▶ **Exercise aim**: Going from the top of the data below, give again each line through the one containing "spout to -Y.", both ends kept.

▶ **Stored data**:
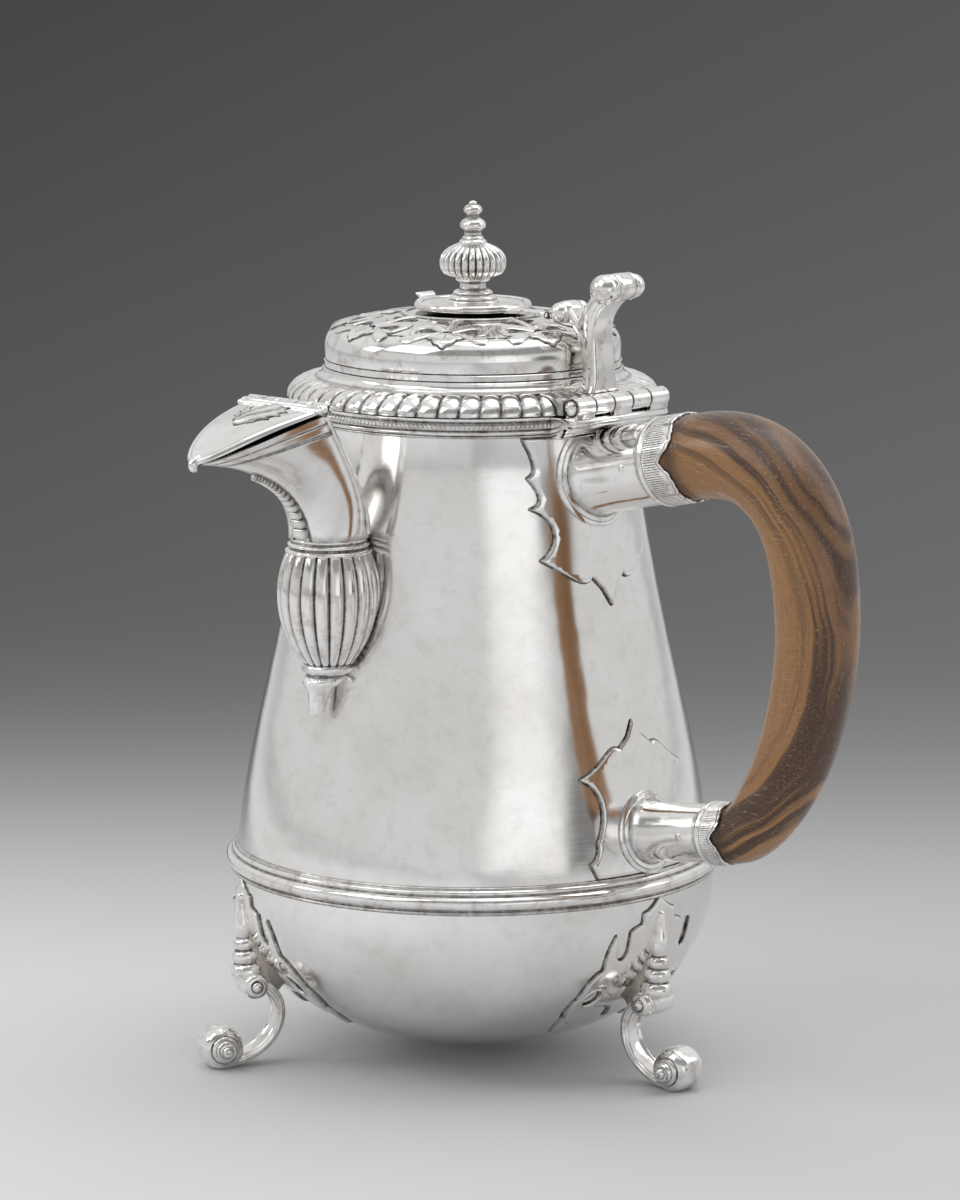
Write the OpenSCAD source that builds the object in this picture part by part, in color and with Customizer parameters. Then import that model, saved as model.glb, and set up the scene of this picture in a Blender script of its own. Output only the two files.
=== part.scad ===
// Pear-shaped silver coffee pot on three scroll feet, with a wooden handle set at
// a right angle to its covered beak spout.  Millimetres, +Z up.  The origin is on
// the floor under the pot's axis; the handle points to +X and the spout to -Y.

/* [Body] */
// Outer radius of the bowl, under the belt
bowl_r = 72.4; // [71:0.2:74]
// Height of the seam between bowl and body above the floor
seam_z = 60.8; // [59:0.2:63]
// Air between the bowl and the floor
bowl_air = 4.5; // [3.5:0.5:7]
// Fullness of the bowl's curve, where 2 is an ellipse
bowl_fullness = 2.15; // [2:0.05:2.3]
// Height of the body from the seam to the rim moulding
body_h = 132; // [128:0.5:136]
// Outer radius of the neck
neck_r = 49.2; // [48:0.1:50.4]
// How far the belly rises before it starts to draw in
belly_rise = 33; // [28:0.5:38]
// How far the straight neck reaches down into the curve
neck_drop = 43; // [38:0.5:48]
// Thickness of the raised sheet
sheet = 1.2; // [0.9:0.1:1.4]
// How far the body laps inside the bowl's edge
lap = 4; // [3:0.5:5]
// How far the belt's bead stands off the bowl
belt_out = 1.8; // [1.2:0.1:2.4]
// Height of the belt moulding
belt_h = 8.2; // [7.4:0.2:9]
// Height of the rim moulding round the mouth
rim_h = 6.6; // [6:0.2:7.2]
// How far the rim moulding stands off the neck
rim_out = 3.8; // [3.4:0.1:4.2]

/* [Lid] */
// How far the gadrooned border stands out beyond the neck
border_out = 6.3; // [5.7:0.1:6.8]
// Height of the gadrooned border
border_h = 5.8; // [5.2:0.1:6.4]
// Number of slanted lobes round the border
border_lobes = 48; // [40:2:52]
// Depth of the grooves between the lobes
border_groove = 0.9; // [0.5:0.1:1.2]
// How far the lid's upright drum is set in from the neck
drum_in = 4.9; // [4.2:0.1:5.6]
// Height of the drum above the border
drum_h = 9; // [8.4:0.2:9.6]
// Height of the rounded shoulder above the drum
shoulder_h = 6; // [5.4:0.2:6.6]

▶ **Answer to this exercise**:
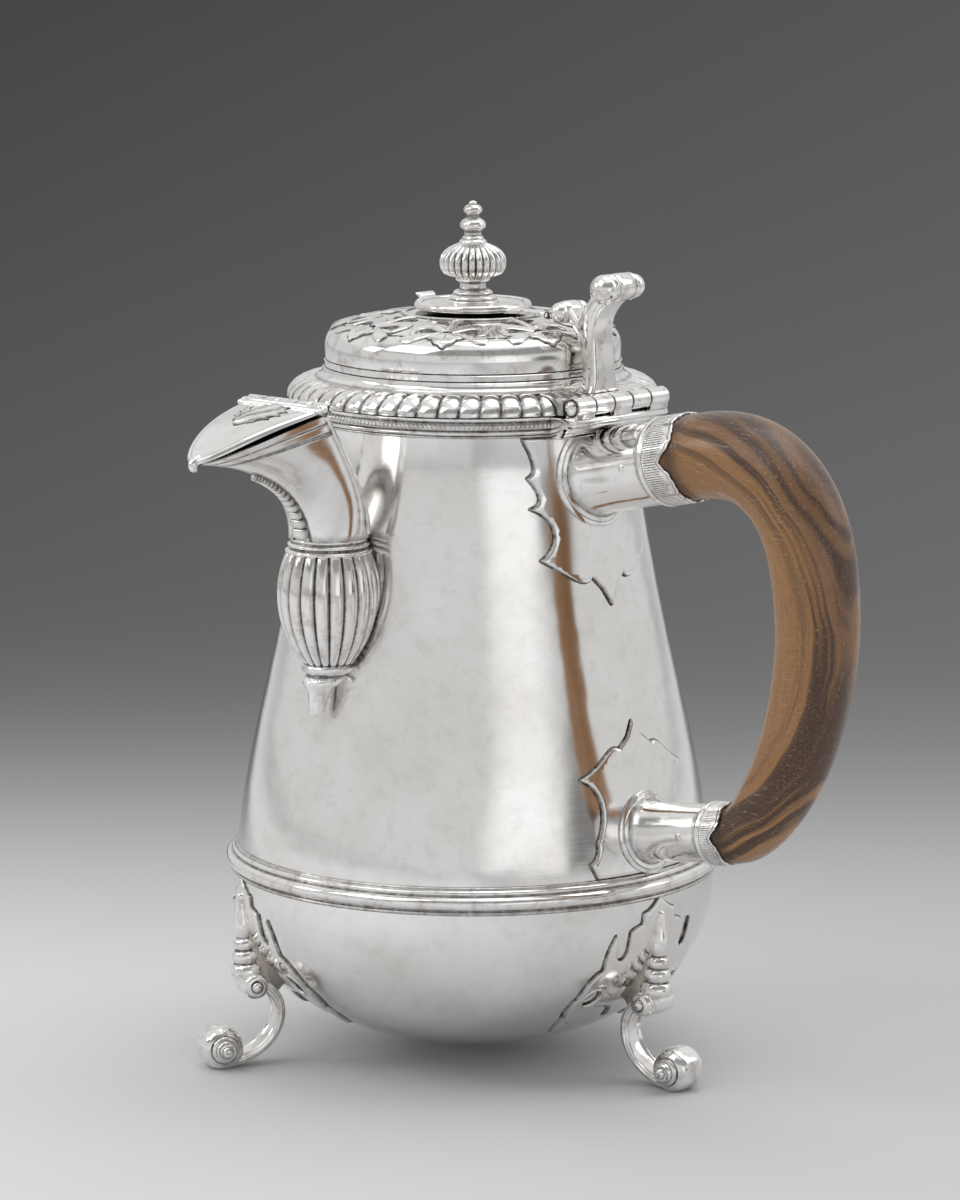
Write the OpenSCAD source that builds the object in this picture part by part, in color and with Customizer parameters. Then import that model, saved as model.glb, and set up the scene of this picture in a Blender script of its own. Output only the two files.
=== part.scad ===
// Pear-shaped silver coffee pot on three scroll feet, with a wooden handle set at
// a right angle to its covered beak spout.  Millimetres, +Z up.  The origin is on
// the floor under the pot's axis; the handle points to +X and the spout to -Y.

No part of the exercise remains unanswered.